There, I said it - it's about time, huh? The first is a stitch dictionary with some interesting twists, out next fall from Quirk, and the second is a book of patterns and technique coming out in fall '08 from Interweave. It won't fit into that niche of blog-to-book - rather, it's a broader book of really exciting patterns, front-loaded with all the technique and history I love researching and writing about, a book that just happens to be written by a blogger. I'm delighted, absolutely thrilled, to be in business with them - they love Good Knitting as much as I do, and they'll produce exactly the kind of book I love, the sort of big, glossy, beautifully-designed and content-packed book I'd buy myself.

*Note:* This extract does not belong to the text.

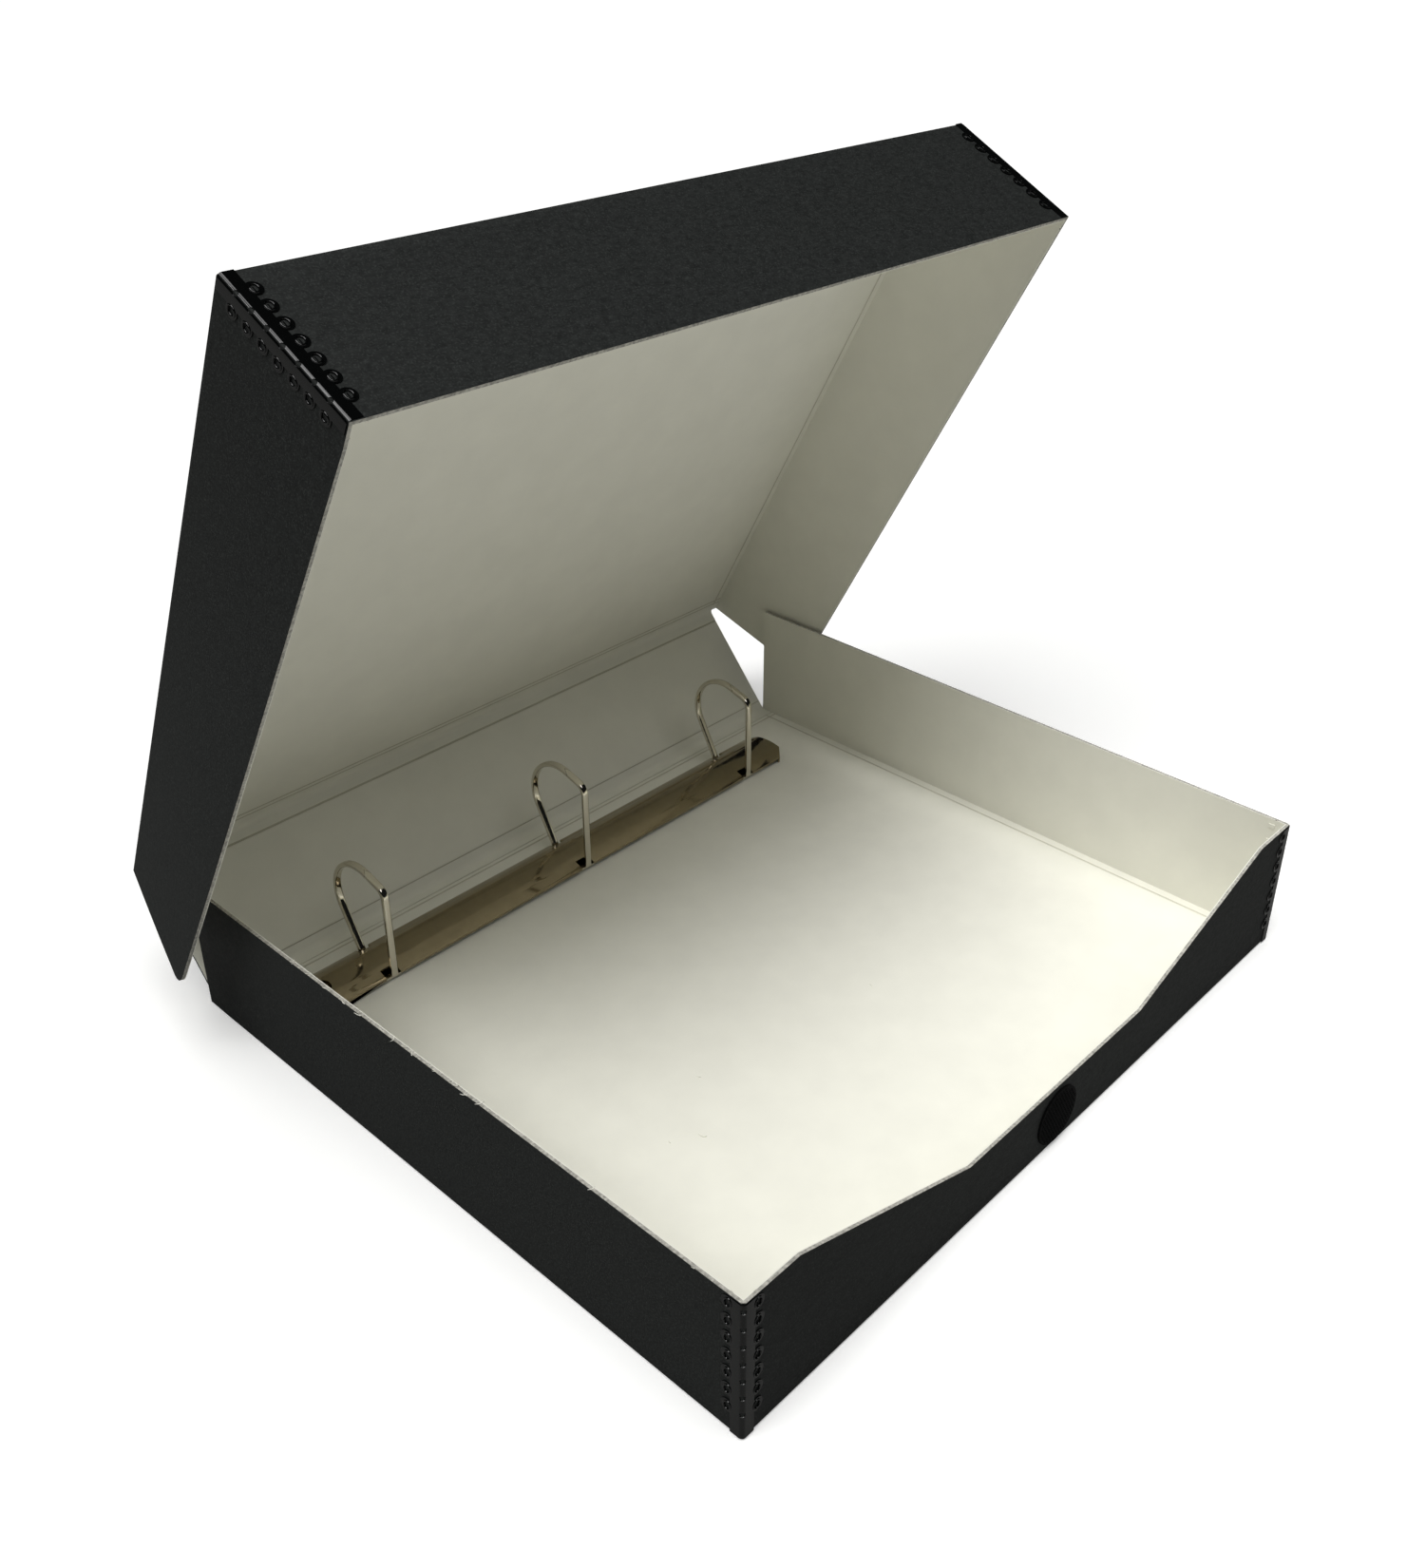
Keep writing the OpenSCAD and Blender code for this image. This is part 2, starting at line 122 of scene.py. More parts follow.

Thank you for reading this little corner of the Interweb, for all the support and encouragement every day. I never thought I would end up writing about knitting - I started this last summer only because I was going crazy with idleness - but this blog has become something comfortable, crowded with the thoughts and suggestions of inspiring and exciting and like-minded people, and that's precisely what encouraged me to go out and see what's what, the thing that spurred all this. It's been, and continues to be, a stretching exercise, forcing me to think and write and teach and learn every day - I hope you guys are enjoying the ride as much as I am.